Big 12 annual revenue has climbed every year since the league’s inception in 1997, when it distributed $56.3 million.

“The revenue we have in place will put a lot of vitality in place on our campuses,” Bowlsby said.

CONTENT AT 10 TEAMS?
It violates natural law for Big 12 administrators to gather without talk of expansion, but they really tried to downplay or outright ignore the topic this week.

Their reasoning is mathematically simple: The league’s overall revenue from TV packages is far less than the SEC, Big Ten and Pac 12, but its per-school payouts are currently larger.

So even as outsiders contend the Big 12 should grow its numbers to at least match its name, and allow it to produce a football conference championship game, Bowlsby and his captains say they’re pleased with the 10-team setup.

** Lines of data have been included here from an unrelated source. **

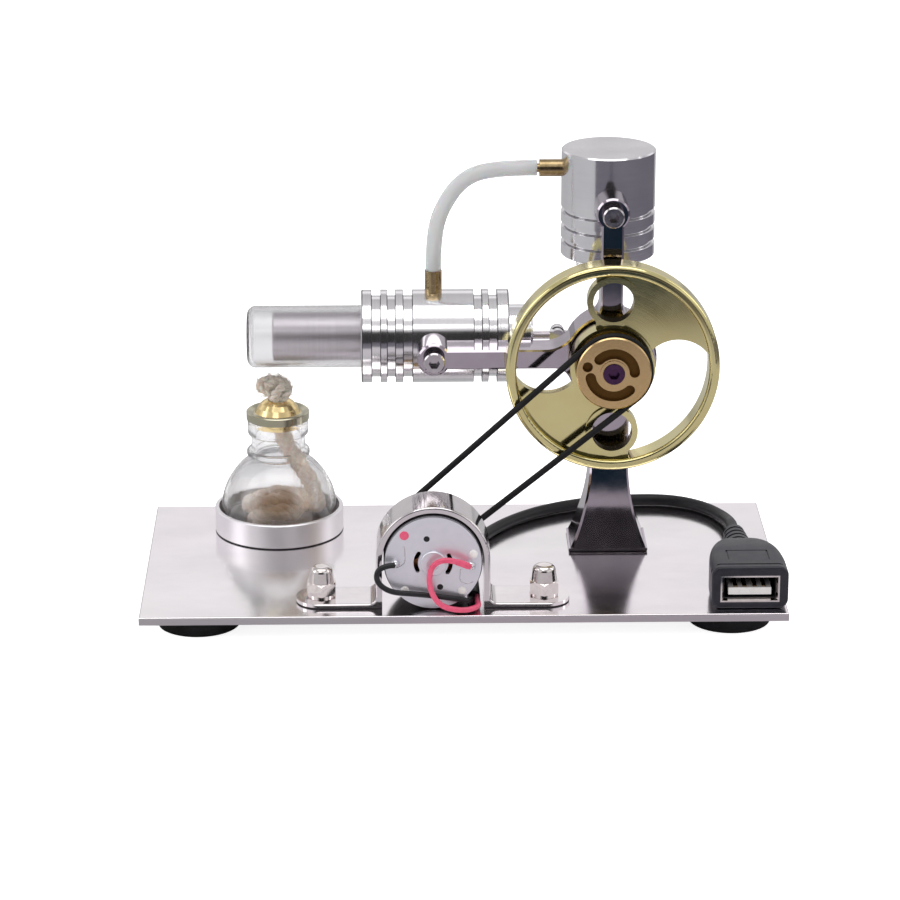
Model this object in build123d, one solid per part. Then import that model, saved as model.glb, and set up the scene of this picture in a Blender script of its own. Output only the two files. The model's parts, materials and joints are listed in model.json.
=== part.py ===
from build123d import *
import os
from math import acos, atan2, cos, pi, radians, sin, tan

os.makedirs("parts", exist_ok=True)

# Bench-top stirling engine with a small generator, in millimetres.
# Origin: centre of the base, on the surface that the feet stand on. +X right, +Y back, +Z up.

# ---------------------------------------------------------------- driving dimensions
RUN_FIT = 0.05          # radial clearance of every running fit
SLIDE_GAP = 0.3         # clearance between parts that pass each other

PLATE_LENGTH = 160.0
PLATE_WIDTH = 80.0
PLATE_THICK = 2.0
FOOT_HEIGHT = 5.0
PLATE_EDGE = 0.35
FOOT_RADIUS = 11.0
FOOT_TAPER = 0.8
FOOT_LEFT = -65.9
FOOT_RIGHT = 66.6
FOOT_Y = 25.3
PLATE_TOP = FOOT_HEIGHT + PLATE_THICK

M3 = 1.5                # thread radii
M4 = 2.0
M3_HEAD = 2.75
M3_HEAD_HEIGHT = 3.0
M3_SOCKET = 1.25        # half the hexagon's width across flats

SHAFT_X = 38.0
SHAFT_Z = PLATE_TOP + 52.0
SHAFT_RADIUS = 2.0
CRANK_THROW = 4.0
PIN_RADIUS = 1.0
PIN_Z = SHAFT_Z - CRANK_THROW

CYLINDER_Y = 24.5
CYLINDER_RADIUS = 12.0

BRACKET_FRONT = 3.5
BRACKET_BACK = 13.5
ARM_BACK = 12.2
ARM_HEIGHT = 5.0
UPPER_ARM_WIDTH = 5.6
HUB_RADIUS = 11.6
BARREL_RADIUS = 8.0
BARREL_BACK = 18.0
BOSS_RADIUS = 4.2
STEM_HALF = 4.85
STEM_FRONT = 4.4
STEM_FLARE_TOP = 24.0
STEM_TOP = 46.0
STEM_FOOT_HALF = 10.1
STEM_FOOT_BACK = 18.7
STEM_FOOT_THICK = 1.0
BRACKET_BEVEL = 0.45
BEARING_RADIUS = 5.0
BEARING_WIDTH = 4.0
COLUMN_SCREW_X = 4.5
COLUMN_SCREW_Y = 11.0

COOLER_LEFT = -25.2
COOLER_RIGHT = 12.8
COOLER_BORE = 7.0
COOLER_END_WALL = 3.3
COOLER_GROOVES = [(-22.5, -20.2), (-18.5, -16.4), (-14.4, -12.0), (3.7, 5.8), (7.5, 9.7)]
GROOVE_DEPTH = 1.5
LOWER_PORT_X = -6.6
COOLER_BOSS_X = -6.7
GLAND_RIGHT = 18.9
GLAND_RADIUS = 8.0
SEAL_RADIUS = 9.0
SEAL_WIDTH = 1.5
HOT_TUBE_LEFT = -54.6
HOT_TUBE_RADIUS = 8.0
HOT_TUBE_WALL = 1.0
HOT_TUBE_INSERT = 10.0
HOT_TUBE_CORNER = 2.2
DISPLACER_LEFT = -48.0
DISPLACER_RIGHT = 4.5
DISPLACER_RADIUS = 6.25
DISPLACER_WALL = 0.4
ROD_RADIUS = 1.0
ROD_EYE_X = 25.5
ROD_EYE_RADIUS = 1.7

POWER_BOTTOM = 81.0
POWER_TOP = 108.6
POWER_HEAD = 3.0
POWER_GROOVES = [85.0, 89.0, 93.0]
POWER_GROOVE_WIDTH = 1.5
POWER_GROOVE_DEPTH = 1.0
POWER_BOSS_Z = 96.7
LINER_RADIUS = 8.0
LINER_BORE = 7.0
LINER_BOTTOM = 78.0
UPPER_PORT_Z = 103.5
WRIST_Z = 78.0
PISTON_BOTTOM = 89.7
PISTON_TOP = 94.2
FORK_PLATE = 1.0
EAR_WIDTH = 4.4
EAR_THICK = 1.6

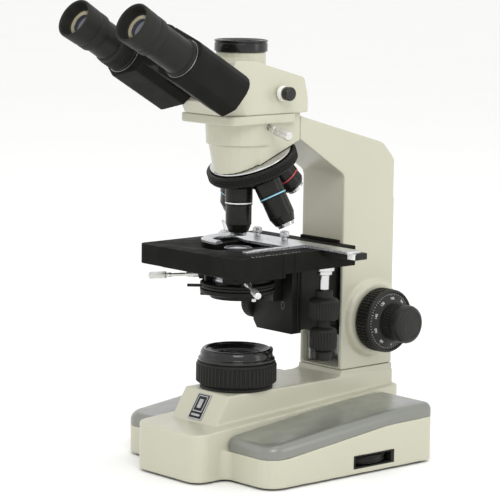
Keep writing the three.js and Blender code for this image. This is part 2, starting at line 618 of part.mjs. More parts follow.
// ---------------------------------------------------------------- condenser
function buildCondenser() {
  const ringZ = [172.2, 180];
  const seat = joined(solid(ring(24.3, 31, ringZ)), solid(box([-12, 12], [29, 43.7], [150, ringZ[1]])),
    ...[1, -1].map((side) => {
      const boss = box([28, SCREW_ROOT], [-4, 4], [171.8, 179]);
      return solid(boss.rotateZ(side > 0 ? -rad(SCREW_ANGLE) : Math.PI + rad(SCREW_ANGLE)));
    }));
  const low = solid(rod(CONDENSER_R + 1, [140, 171.8], RING_SIDES));
  const openFront = solid(box([-11, 11], [-40, -10], [171, ringZ[1] + OVER]));
  add('condenser_carrier', geometryOf(cut(seat, low, openFront)), BLACK());
  const [base, top] = CONDENSER_Z;
  const housing = turned([
    [10, base], [CONDENSER_R - 2, base], [CONDENSER_R, base + 2], [CONDENSER_R, 165], [30, 165], [30, 168.6],
    [CONDENSER_R, 168.6], [CONDENSER_R, top], [10, top], [10, base],
  ]);
  add('iris_housing', housing, BLACK());
  const barrel = turned([
    [10, top + 0.2], [24, top + 0.2], [24, 182], [19, 183], [19, 189], [13, 192], [13, 202.6], [10, 202.6],
    [10, top + 0.2],
  ]);
  const lens = turned([[0, 197], [10.4, 197], [10.4, 201], [0, 202.5]], 12);
  add('condenser_barrel', geometryOf(joined(solid(barrel), solid(lens))), SATIN());
  const lever = joined(solid(ring(30.4, 33.6, [165.6, 168])), solid(box([-46, -32], [-2, 2], [165.6, 168])));
  add('iris_lever', geometryOf(lever.rotate([0, 0, 48])), BLACK());
  for (const [name, side] of Object.entries(SIDES)) {
    const screw = turned([[0, 37], [2.9, 37], [2.9, 43], [1.6, 43.5], [1.6, 68], [3.3, 70], [3.3, SCREW_END],
      [0, SCREW_END]], ROD_SIDES);
    alongX(screw).translate(-SCREW_ROOT, 0, 0).rotateY(rad(SCREW_DROP)).translate(SCREW_ROOT, 0, 0);
    screw.rotateZ(side > 0 ? -rad(SCREW_ANGLE) : Math.PI + rad(SCREW_ANGLE));
    add(`centring_screw_${name}`, screw.translate(0, 0, SCREW_Z), CHROME());
  }
  // swing-out filter ring under the iris
  const holder = joined(solid(ring(20, 25, [156.5, 159.5])), solid(box([-35, -22], [-3, 3], [156.5, 159.5])));
  add('filter_holder', geometryOf(holder.rotate([0, 0, 30])), BLACK());
  const knob = turned([
    [0, 14.5], [3, 14.5], [3, 27], [13.3, 27], [14.3, 28], [14.3, 38], [13, 39.5], [0, 39.5],
  ], 18);
  add('condenser_knob', alongX(knob).rotateZ(Math.PI).translate(0, 53, 142), RUBBER());
}

// ---------------------------------------------------------------- nosepiece
// an objective hangs from its shoulder at z = 0, with its thread above
function objective(length, r, tipR) {
  return turned([
    [0, -length], [tipR, -length], [r - 3, -0.94 * length], [r, -0.77 * length], [r, -GAP], [7.5, -GAP],
    [7.5, 4], [0, 4],
  ], 14);
}

// a group whose -Z runs along one seat's axis, with its origin on the seat
function seatGroup(turret, index) {
  const turn = new THREE.Group();
  turn.rotation.z = (index * 2 * Math.PI) / SEATS;
  const seat = new THREE.Group();
  seat.position.set(0, -SEAT_R, -SEAT_DOWN);
  seat.rotation.x = -rad(TURRET_LEAN);
  turn.add(seat);
  turret.add(turn);
  return seat;
}

// a solid made in a seat's own frame, placed in the turret's frame
const atSeat = (geometry, index) => solid(geometry
  .rotateX(-rad(TURRET_LEAN))
  .translate(0, -SEAT_R, -SEAT_DOWN)
  .rotateZ((index * 2 * Math.PI) / SEATS));

function buildNosepiece() {
  const turret = new THREE.Group();
  turret.position.set(...TURRET_AT);
  turret.rotation.x = rad(TURRET_LEAN);
  upright.add(turret);

  // fixed plate with the pivot stud that the nosepiece turns on
  const studHead = -24;
  const mount = solid(turned([
    [0, studHead], [8, studHead], [8, studHead + 3], [5, studHead + 3], [5, RING_HIGH + GAP],
    [38, RING_HIGH + GAP], [38, MOUNT_HIGH], [0, MOUNT_HIGH],
  ], 24));
  const light = atSeat(rod(LIGHT_R, [5, 50]), 0);
  add('nosepiece_mount', geometryOf(mount.subtract(light)), CHROME(), turret);

  // knurled ring and cup in one piece, with a boss and a bored seat for each objective
  const slope = Math.tan(rad(TURRET_LEAN));
  const coneZ = (r) => -SEAT_DOWN + (r - SEAT_R) * slope;
  const cup = solid(turned([
    [5.4, coneZ(5.4)], [34.5, coneZ(34.5)], [38.5, RING_LOW - 1], [40.5, RING_LOW],
    [TURRET_R, RING_LOW + 2], [TURRET_R, RING_HIGH - 1], [TURRET_R - 1, RING_HIGH], [34, RING_HIGH],
    [31, coneZ(31) + 5], [5.4, coneZ(5.4) + 5], [5.4, coneZ(5.4)],
  ], 24));
  const indexes = [...Array(SEATS).keys()];
  const bosses = indexes.map((i) => atSeat(rod(12.6, [0, 4], 12), i));
  const bores = indexes.map((i) => atSeat(rod(8.4, [-2, 14], 8), i));
  const stud = solid(rod(5.4, [-40, 10]));
  const cap = atSeat(rod(11, [-2.5, 2], 12), 3);
  const body = cut(joined(cup, ...bosses), stud, ...bores).add(cap);
  add('nosepiece', geometryOf(body), BLACK(), turret);

  // [name, seat, length, tip radius]; the fourth seat is closed by a cap
  const objectives = [
    ['objective_100x', 0, 44.2, 7.4], ['objective_40x', 1, 44.5, 7.6], ['objective_4x', 2, 25.4, 8],
    ['objective_10x', 4, 37.5, 7],
  ];
  for (const [name, seat, length, tipR] of objectives) {
    add(name, objective(length, 12.2, tipR), BLACK(), seatGroup(turret, seat));
  }
}

// ---------------------------------------------------------------- head
function headBody() {
  const side = solid(prismX(outline([
    [57, HEAD_SEAM + 0.1], [52, 357, 4], [6, 369.5], [-5, 373.5], [-29.8, 374.4, 3], [-51.3, 337.2],
    [-42.5, HEAD_SEAM + 0.1],
  ]), -40, 40));
  const plan = solid(prismZ(outline(mirrored([[24, -53, 3], [33, -22, 8], [33, 58, 9]])), 320, 400));
  const draft = solid(prismY(outline([[33, HEAD_SEAM], [27, 376], [-27, 376], [-33, HEAD_SEAM]]), -60, 60));
  const port = solid(rod(22.6, [350, 380.3], RING_SIDES));
  const dovetail = solid(rod(19.7, [HEAD_SEAM - DOVETAIL, HEAD_SEAM + 3], 24));
  const room = solid(box([-21, 21], [-22, 40], [HEAD_SEAM + 4, 352]));
  const mouth = solid(rod(LIGHT_R + 4, [HEAD_SEAM - DOVETAIL - OVER, HEAD_SEAM + 6]));
  const shaft = solid(rod(PORT_BORE, [346, 381], RING_SIDES));
  const rodHole = solid(alongX(rod(3.3, [15, 40])).translate(0, 20, 344));
  const shell = cut(joined(side.intersect(plan).intersect(draft), port, dovetail), room, mouth, shaft, rodHole);
  // pin that both housings turn on, with its head in front of them
  const [back, front] = HOUSING_S;
  const pin = hubSolid(turned([[0, back - 8], [6, back - 8], [6, front + GAP], [13, front + GAP],
    [13, front + 2], [11, front + 3], [0, front + 3]], 24));
  return geometryOf(shell.add(pin));
}

// a piece made about the hub axis, with +Z out along it, placed on the microscope
const hubPlace = (geometry) => geometry.rotateX(rad(90 - HUB_RISE)).translate(0, 0, HUB_Z);
const hubSolid = (geometry) => solid(hubPlace(geometry));

// one prism housing about the hub axis, before it is swung down; side is 1 on the right
function housing(side) {
  const top = HOUSING_HALF;
  const corners = [
    [0.3, 0], [22, -top, 3], [50, -top, 5], [HOUSING_OUT, -9, 6], [HOUSING_OUT, top, 14], [0.3, top],
  ].map(([x, y, r]) => [side * x, y, r]);
  if (side < 0) corners.reverse();
  const block = solid(prismZ(outline(corners), ...HOUSING_S));
  const behind = [HOUSING_S[0], HOUSING_SPLIT - GAP];
  const ahead = [HOUSING_SPLIT + GAP, HOUSING_S[1]];
  const [own, other] = side > 0 ? [behind, ahead] : [ahead, behind];
  const disc = solid(rod(top, own, RING_SIDES));
  const stretch = side > 0 ? [other[0] - GAP, other[1] + OVER] : [other[0] - OVER, other[1] + GAP];
  const clear = solid(rod(top + 0.6, stretch, RING_SIDES));
  const shaft = solid(rod(6.4, [HOUSING_S[0] - OVER, HOUSING_S[1] + OVER]));
  const x = side * TUBE_RADIUS;
  const tube = solid(ring(11.9, 15.8, [HOUSING_S[1] - 3, 150], 20).translate(x, 0, 0));
  const collar = solid(ring(11.9, 17.6, [HOUSING_S[1] - 1, 116], 20).translate(x, 0, 0));
  const bore = solid(rod(11.9, [HOUSING_S[0] + 14, 151], 20).translate(x, 0, 0));
  const passage = solid(box(side > 0 ? [12, 44] : [-44, -12], [-9, 9], [HOUSING_S[0] - OVER, HOUSING_S[0] + 20]));
  return cut(joined(block.subtract(clear), disc, tube, collar), shaft, bore, passage);
}

// eyepiece: barrel in the tube, broad eye guard with a cup, eye lens
function eyepiece() {
  const face = 150.3;
  return turned([
    [0, 156], [8, 156], [8, 141], [11.6, 141], [11.6, face], [17.8, face], [17.5, 164],
    [EYECUP_R, EYEPIECE_END - 2], [EYECUP_R - 0.7, EYEPIECE_END], [EYECUP_R - 2.4, EYEPIECE_END - 0.4],
    [14, 168.5], [0, 167.2],
  ], 20);
}

function buildHead() {
  add('head_body', headBody(), PAINT());
  add('port_ring', ring(PORT_BORE, 24.2, [380.5, 391]), BLACK());
  const pull = solid(alongX(turned([[0, 24], [3, 24], [3, 33.4], [5.2, 33.6], [5.2, 37], [3.2, 37.4], [3.2, 38],
    [6.3, 38.2], [6.3, 45.2], [5.6, 46], [0, 46]])).translate(0, 20, 344));
  const slide = solid(box([-14, 10], [-12, 27], [336, 349]));
  const stem = solid(box([9, 25], [18, 22], [342, 346]));
  add('splitter_rod', geometryOf(joined(pull, slide, stem)), BLACK());

  const hub = new THREE.Group();
  hub.position.z = HUB_Z;
  hub.rotation.x = rad(90 - HUB_RISE);
  upright.add(hub);
  for (const [name, side] of Object.entries(SIDES)) {
    const wing = new THREE.Group();
    wing.rotation.z = -side * rad(WING_DROP);
    hub.add(wing);
    add(`prism_housing_${name}`, geometryOf(housing(side)), BLACK(), wing);
    add(`eyepiece_${name}`, eyepiece().translate(side * TUBE_RADIUS, 0, 0), RUBBER(), wing);
    if (side < 0) {
      const dioptre = turned([[16.1, 116.4], [17.8, 116.4], [17.8, 131], [17, 132.5], [16.1, 132.5],
        [16.1, 116.4]], 20);
      add('dioptre_ring', dioptre.translate(side * TUBE_RADIUS, 0, 0), RUBBER(), wing);
    }
  }
}

buildBase();
buildLamp();
buildControls();
buildArm();
buildFocus();
buildStage();
buildDrive();
buildCarriage();
buildCondenser();
buildNosepiece();
buildHead();

export default microscope;
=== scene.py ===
"""Looks of a trinocular laboratory microscope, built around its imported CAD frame.

Everything is in metres in the frame's own axes; helpers take millimetres and scale them by MM.
"""

import json
import math

import bmesh
import bpy
from mathutils import Matrix, Vector


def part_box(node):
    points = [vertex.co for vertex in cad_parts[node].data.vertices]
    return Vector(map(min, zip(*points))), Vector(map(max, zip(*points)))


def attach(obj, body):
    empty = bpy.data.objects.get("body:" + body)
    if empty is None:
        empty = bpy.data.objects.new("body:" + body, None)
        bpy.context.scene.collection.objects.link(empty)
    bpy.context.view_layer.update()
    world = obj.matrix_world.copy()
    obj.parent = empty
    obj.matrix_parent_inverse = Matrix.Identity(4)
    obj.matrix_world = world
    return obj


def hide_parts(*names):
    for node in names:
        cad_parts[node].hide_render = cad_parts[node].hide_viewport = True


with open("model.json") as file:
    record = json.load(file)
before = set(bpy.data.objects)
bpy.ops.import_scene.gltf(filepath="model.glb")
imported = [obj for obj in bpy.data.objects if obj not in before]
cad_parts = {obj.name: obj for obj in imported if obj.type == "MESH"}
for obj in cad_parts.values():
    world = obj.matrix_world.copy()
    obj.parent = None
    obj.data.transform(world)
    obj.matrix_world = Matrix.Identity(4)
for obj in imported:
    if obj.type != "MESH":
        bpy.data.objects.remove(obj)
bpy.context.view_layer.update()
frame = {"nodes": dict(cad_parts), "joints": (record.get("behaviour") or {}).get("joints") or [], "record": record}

# ---------------------------------------------------------------- frame and dimensions
MM = 0.001
JOINT = {joint["name"]: joint for joint in frame["joints"]}
BODY_OF = {n: body for body, ns in frame["record"]["behaviour"]["bodies"].items() for n in ns}
AXIS_Y = JOINT["head_swivel"]["pos_m"][1] / MM  # optical axis
SIDES = {"left": -1, "right": 1}

SEATS = 5
LEAN = math.degrees(math.asin(JOINT["nosepiece_turn"]["axis"][1]))
SEAT_R = 22.23  # from the turret's axis to each objective's shoulder
SEAT_DOWN = 13.47
HUB_TILT = 60.0  # from straight up to the axis that the eyetubes turn on
WING_DROP = 17.0
TUBE_R = 40.8  # from that axis to each eyetube
EDGE = math.radians(35)  # sharper folds than this stay crisp


def low(node, axis):
    """Lowest coordinate of a CAD node, in mm."""
    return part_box(node)[0][axis] / MM


def high(node, axis):
    """Highest coordinate of a CAD node, in mm."""
    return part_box(node)[1][axis] / MM


def middle(node, axis):
    return (low(node, axis) + high(node, axis)) / 2


def at(x, y, z):
    """A place in mm, with y measured from the optical axis."""
    return Matrix.Translation((x * MM, (y + AXIS_Y) * MM, z * MM))


def over(node):
    """The upright line through the middle of a CAD node."""
    return Matrix.Translation((middle(node, 0) * MM, middle(node, 1) * MM, 0))


def spin(angle, axis):
    return Matrix.Rotation(math.radians(angle), 4, axis)


def joint_place(name):
    return Matrix.Translation(JOINT[name]["pos_m"])


ALONG_X = spin(90, "Y")  # turns +Z to +X
ALONG_LEFT = spin(-90, "Y")


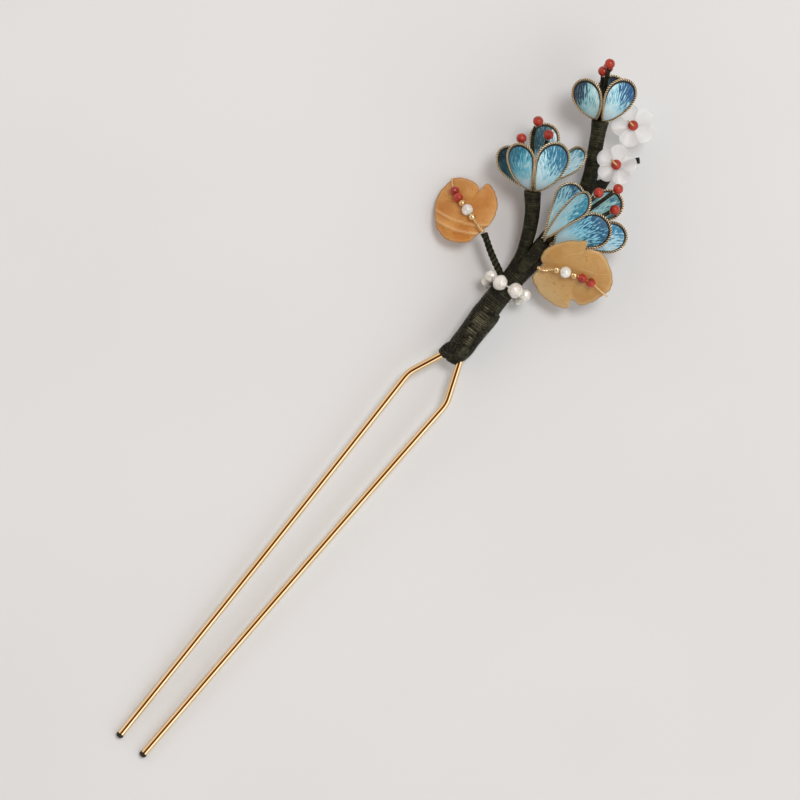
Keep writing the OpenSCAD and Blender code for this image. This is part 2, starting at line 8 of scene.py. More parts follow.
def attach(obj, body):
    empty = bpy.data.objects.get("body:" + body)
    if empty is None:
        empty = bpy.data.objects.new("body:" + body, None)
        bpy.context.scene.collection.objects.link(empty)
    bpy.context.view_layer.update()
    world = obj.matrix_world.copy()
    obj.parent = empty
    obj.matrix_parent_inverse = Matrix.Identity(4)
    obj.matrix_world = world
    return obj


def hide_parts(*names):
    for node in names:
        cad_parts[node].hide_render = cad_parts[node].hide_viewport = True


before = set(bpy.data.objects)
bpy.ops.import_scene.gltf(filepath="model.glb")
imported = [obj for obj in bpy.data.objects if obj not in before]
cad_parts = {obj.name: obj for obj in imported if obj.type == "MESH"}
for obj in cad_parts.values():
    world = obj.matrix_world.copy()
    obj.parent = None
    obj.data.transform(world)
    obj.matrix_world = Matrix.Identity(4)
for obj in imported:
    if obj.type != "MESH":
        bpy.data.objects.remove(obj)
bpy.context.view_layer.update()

bpy.ops.object.select_all(action="DESELECT")

# The hairpin is set out in millimetres from the lower end of its binding: x across, y up the
# stem, z over the table. Every piece is moved to the shared frame, in metres, as it is made.
MM = 0.001
UP = Vector((0, 0, 1))
BOX_MIDDLE = Vector((-3.7, -18.1, 0))

# Fork: its gaps are between the middles of its two prongs
WIRE_D = 1.5
PRONG_REACH = 102
TIP_GAP = 6
SHOULDER_GAP = 10.2
SHOULDER_DROP = 8.6
SHOULDER_R = 6
FORK_LEAN = radians(2.4)
HEAD_R = 1.2
HEAD_TOP = 9.6
NECK_Y = 1
NECK_R = 2.5
TIP_CHAMFER = 0.36
TIP_DARK = 0.85
PRONG_BOW = 0.28
PRONG_STEP = 8
BEND_STEPS = 8
HEAD_STEPS = 16

# Binding: [distance along it, radius]
BINDING_TURN = radians(2.5)
BINDING_PITCH = 0.36
BINDING_ROWS = [
    (-1.9, 0.7), (-1.5, 1.2), (-0.8, 1.75), (0.2, 2.3), (1.3, 2.58), (2.6, 2.68), (4.4, 2.62),
    (6.2, 2.68), (8.2, 2.78), (9.6, 2.88), (10.6, 2.86), (11.3, 2.7), (11.8, 2.5),
]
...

“Having walked through the valley of the shadow of death in conference realignment, I think we all understand the importance of a collaborative body,” said Oklahoma State president Burns Hargis, who chairs the Big 12’s board of directors. “What survived all of that were the people who wanted to be together.”

Regardless of the happy-as-is company line, the league would likely seize the chance to add BYU if only there was an equally valuable and available expansion partner (which there isn’t).

WITHHELD FUNDS
With the Ed O’Bannon lawsuit proceeding—and others litigation taking shape with regard to cost-of-attendance and unionization issues—the league placed $7.8 million in a reserve fund. Some $1.5 million of that is budgeted for attorneys, up from $400,000 last year.